E permite também, nos termos do artigo 616º do CPC [aplicável ex vi 1º do CPTA], que qualquer das partes possa requerer a reforma da sentença quando houver um manifesto lapso do juiz na determinação da norma aplicável, ou na qualificação jurídica dos factos, ou constem do processo meios de prova plena que, só por si, impliquem necessariamente decisão diversa da proferida.

Temos, pois, que apesar de não haver recurso ordinário da sentença, as partes não ficam inibidas de reagir quanto a erros graves e ostensivos nela cometidos, devidos «a manifesto lapso do juiz», nem ficam inibidas de apontar nulidades à mesma, embora devam fazer isso perante o próprio tribunal decisor.

Este direito de reacção ao decidido já não se inscreve, formalmente, no âmbito do direito de recurso, que exige a apreciação do decidido por parte de tribunal superior, mas inscreve-se, materialmente, no direito de reagir a decisões que, tudo leva a crer, padecem de ilegalidades graves e manifestas.

Seria um contra-senso, pois, reconhecer ao Ministério Público legitimidade para «recorrer» sempre que estivessem em causa erros de julgamento ou nulidades atinentes à violação de disposições ou princípios constitucionais ou legais, e não lhe reconhecer legitimidade para «reagir», e perante o tribunal decisor, no caso de ilegalidades ostensivas e graves, tanto assim que sancionadas com nulidade.

Deste jeito, a legitimidade para recorrer, que é concedida ao Ministério Público pelo artigo 141º, nº 1, do CPTA, e que emerge da competência para defender a legalidade democrática que lhe é atribuída pelo artigo 219º, nº 1, da CRP, deve ser interpretada no sentido de integrar a legitimidade para arguir a nulidade da decisão em causa sempre que esta não seja passível de recurso ordinário. Pelo que, por interpretação extensiva do que dispõe o artigo 141º, nº 1, do CPTA, é de reconhecer ao Ministério Público o direito de «arguir nulidades» da decisão jurisdicional prevista nessa norma, sempre que ela não seja passível de recurso ordinário.
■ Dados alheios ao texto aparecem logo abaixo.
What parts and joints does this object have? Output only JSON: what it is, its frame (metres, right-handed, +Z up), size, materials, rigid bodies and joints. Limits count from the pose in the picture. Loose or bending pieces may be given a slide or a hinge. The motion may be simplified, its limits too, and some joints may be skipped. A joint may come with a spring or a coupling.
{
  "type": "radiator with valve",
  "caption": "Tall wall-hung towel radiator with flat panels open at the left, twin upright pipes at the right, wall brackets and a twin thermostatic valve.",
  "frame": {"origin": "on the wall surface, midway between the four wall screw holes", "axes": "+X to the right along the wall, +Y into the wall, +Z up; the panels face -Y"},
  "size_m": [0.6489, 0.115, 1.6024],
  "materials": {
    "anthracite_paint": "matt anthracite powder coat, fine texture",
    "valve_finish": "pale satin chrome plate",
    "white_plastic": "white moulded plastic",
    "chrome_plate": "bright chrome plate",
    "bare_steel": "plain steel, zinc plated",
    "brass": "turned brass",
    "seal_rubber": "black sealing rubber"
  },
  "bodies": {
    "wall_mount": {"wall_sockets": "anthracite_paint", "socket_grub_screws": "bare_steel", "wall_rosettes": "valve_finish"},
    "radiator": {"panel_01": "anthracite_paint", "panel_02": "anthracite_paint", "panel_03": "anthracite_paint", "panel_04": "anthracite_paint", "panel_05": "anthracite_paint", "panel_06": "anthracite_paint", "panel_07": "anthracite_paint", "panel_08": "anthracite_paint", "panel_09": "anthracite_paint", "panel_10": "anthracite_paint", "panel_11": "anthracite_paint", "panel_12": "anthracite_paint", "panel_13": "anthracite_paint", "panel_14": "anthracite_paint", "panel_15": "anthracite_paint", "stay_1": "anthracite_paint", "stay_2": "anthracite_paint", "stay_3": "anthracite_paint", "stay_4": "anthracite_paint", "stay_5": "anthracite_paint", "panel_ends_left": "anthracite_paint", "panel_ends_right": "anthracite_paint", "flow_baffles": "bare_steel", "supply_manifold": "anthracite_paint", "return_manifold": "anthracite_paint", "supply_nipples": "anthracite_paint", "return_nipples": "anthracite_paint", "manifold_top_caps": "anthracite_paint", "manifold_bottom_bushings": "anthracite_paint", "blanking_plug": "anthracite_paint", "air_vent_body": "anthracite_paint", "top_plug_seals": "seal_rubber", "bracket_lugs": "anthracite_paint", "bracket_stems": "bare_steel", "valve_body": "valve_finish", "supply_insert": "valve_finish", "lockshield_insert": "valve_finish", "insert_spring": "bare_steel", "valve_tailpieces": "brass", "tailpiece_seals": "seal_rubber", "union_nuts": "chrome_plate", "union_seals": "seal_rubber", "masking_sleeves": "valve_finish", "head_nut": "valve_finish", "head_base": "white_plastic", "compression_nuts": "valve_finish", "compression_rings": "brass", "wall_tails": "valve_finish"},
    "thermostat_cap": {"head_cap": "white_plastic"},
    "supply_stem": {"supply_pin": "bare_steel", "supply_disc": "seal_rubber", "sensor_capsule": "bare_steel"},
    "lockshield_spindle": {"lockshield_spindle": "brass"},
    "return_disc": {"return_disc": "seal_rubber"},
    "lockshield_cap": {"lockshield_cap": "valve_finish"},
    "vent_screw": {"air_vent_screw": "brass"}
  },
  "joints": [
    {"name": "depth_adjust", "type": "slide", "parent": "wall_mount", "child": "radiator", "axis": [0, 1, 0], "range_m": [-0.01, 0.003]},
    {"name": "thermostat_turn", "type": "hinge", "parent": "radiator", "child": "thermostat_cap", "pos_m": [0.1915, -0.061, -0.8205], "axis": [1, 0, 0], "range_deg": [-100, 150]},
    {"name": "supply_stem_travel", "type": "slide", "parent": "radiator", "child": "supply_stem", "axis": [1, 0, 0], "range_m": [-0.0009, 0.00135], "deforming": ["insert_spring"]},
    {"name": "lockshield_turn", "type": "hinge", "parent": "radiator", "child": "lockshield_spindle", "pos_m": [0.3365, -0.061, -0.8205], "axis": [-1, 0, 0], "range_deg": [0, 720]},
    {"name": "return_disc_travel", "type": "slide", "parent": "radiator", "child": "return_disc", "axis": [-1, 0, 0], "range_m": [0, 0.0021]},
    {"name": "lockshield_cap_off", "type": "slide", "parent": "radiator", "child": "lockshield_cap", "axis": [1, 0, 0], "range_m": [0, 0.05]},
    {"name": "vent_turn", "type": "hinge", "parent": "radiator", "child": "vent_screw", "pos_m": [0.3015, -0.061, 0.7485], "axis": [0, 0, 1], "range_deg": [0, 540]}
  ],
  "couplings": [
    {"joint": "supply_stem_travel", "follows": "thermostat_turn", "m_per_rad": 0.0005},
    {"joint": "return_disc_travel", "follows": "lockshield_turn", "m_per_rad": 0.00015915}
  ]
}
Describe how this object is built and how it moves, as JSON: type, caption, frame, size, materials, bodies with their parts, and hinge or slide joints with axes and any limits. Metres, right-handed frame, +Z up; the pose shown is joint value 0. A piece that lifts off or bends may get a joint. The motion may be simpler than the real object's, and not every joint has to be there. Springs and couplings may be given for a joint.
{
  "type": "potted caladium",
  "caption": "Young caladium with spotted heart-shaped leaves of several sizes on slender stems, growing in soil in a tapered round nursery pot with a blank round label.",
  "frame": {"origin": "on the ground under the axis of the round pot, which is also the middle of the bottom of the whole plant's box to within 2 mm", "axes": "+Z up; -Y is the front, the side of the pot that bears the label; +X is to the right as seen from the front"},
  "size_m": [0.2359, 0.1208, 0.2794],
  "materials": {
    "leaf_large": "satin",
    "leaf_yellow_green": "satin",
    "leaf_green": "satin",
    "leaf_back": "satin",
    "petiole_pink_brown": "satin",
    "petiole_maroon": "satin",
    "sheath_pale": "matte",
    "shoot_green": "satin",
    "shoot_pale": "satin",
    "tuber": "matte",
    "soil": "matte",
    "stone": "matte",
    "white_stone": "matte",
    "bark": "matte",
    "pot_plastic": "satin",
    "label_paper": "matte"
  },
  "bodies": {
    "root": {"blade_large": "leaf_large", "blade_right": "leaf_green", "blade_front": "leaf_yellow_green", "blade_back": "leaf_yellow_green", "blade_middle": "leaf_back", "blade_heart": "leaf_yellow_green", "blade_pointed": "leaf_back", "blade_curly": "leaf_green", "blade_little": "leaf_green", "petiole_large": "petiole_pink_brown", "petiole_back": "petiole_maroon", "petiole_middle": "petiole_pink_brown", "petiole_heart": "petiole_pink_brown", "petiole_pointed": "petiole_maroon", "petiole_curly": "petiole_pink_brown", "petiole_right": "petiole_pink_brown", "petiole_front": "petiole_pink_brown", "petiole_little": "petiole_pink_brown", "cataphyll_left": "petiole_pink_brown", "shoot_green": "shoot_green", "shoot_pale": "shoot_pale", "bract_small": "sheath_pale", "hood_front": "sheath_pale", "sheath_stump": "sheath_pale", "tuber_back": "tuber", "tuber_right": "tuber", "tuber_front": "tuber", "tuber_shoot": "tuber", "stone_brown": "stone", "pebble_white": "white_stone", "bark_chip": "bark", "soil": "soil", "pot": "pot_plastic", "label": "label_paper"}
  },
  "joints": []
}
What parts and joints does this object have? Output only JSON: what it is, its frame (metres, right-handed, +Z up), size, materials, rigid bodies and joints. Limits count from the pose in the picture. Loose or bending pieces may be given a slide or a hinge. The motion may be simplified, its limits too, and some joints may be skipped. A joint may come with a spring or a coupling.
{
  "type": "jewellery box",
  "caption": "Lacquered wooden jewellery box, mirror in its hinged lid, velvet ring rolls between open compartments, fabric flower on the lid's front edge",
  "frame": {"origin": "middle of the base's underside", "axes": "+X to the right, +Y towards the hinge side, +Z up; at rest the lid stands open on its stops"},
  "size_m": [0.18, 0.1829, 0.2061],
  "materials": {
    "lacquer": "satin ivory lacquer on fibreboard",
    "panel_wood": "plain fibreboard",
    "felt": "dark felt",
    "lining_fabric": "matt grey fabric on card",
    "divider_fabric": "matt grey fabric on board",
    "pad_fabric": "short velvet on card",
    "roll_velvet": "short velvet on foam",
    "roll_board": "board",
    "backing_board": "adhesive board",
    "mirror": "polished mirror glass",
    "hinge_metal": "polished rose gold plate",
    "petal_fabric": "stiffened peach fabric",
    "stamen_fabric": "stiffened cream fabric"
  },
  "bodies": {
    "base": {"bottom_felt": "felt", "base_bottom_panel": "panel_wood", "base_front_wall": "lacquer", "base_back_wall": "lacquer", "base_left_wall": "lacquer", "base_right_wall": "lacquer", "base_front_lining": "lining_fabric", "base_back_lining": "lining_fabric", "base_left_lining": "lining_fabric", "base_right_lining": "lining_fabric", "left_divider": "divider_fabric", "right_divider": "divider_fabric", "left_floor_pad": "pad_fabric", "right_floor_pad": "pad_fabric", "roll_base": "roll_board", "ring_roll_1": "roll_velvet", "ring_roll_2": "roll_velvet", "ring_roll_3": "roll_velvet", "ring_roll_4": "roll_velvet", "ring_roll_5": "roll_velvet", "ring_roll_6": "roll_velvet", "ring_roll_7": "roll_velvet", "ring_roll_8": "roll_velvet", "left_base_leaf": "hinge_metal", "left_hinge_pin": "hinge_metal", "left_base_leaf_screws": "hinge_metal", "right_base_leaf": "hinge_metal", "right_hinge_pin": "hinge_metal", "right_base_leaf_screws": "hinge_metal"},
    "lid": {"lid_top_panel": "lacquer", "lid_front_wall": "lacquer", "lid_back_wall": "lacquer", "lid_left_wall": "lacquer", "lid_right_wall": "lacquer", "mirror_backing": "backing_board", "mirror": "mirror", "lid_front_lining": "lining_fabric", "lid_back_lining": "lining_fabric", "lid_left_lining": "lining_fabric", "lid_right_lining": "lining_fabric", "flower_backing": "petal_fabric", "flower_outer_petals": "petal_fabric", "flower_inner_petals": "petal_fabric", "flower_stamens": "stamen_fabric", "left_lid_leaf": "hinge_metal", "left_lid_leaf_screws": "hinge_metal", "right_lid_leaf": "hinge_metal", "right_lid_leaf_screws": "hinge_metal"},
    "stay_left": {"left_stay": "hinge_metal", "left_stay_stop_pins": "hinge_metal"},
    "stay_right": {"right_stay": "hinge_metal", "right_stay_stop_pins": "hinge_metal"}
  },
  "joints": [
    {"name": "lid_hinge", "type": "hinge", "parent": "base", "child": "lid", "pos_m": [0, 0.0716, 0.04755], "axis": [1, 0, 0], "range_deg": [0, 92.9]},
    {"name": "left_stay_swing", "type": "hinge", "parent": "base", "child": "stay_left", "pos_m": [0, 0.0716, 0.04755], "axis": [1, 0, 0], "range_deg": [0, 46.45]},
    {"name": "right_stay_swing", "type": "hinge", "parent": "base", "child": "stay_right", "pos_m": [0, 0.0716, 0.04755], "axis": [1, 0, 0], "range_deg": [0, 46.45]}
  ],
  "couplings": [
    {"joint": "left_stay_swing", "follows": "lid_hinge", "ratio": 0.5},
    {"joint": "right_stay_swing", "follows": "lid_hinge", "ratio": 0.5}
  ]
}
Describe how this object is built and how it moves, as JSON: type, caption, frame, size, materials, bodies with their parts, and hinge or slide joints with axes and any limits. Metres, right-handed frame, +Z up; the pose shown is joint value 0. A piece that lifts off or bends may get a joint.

O que significa que, neste caso, não deveria ter sido recusada a apreciação da nulidade por excesso de pronúncia com fundamento na falta de legitimidade do Ministério Público.

Deverá, destarte, ser revogado o despacho reclamado, passando a conhecer-se do alegado excesso de pronúncia.

4. E a verdade é que este não ocorre.

Efectivamente, a invocada omissão de pronúncia repousa na premissa segundo a qual este STA não poderia ter conhecido da questão relativa à ponderação de interesses exigida, no caso, pelo artigo 120º, nº 2, do CPTA.

Mas o que o STA não pode, em sede de recurso de revista, é fazer julgamentos de facto, uma vez que «conhece apenas de matéria de direito» [artigos 12º, nº 4, do ETAF, e 150º, nº 3, do CPTA].

Assim, se o STA neste recurso de revista, após ter julgado procedente o erro de julgamento de direito imputado ao acórdão do TCA, e, desse modo, verificados os dois requisitos da concessão da providência cautelar conservatória, passou a realizar a referida «ponderação de interesses» de forma a dar uma solução final ao litígio urgente, é porque entendeu não lhe ser imposto qualquer julgamento de facto mas somente juízos de direito.

E avançou, em sede substitutiva, porque tal lhe foi expressamente pedido pelo recorrente que, ao terminar as suas alegações de recurso de revista, solicitou o provimento do recurso e o decretamento do pedido de suspensão de eficácia do acto que decidiu o seu afastamento coercivo do território nacional.

Ora bem. O entendimento que subjaz à «ponderação de interesses» feita pelo STA até poderá estar errado, mas, se o estiver, isso apenas envolverá erro de julgamento sobre a natureza da intervenção por ele desenvolvida e não excesso de pronúncia no tocante a essa intervenção.

Deve improceder, pois, a arguição de nulidade deduzida pelo Ministério Público.

III. Decisão

Nos termos do exposto, decidimos conceder provimento à reclamação deduzida pelo Ministério Público, e em consequência revogar o despacho reclamado, mas julgar improcedente a nulidade por excesso de pronúncia por ele arguida.

Sem custas.

Notifique.

Lisboa, 23 de Outubro de 2014. – José Augusto Araújo Veloso (relator) – Joaquim Casimiro GonçalvesMaria Benedita Malaquias Pires Urbano.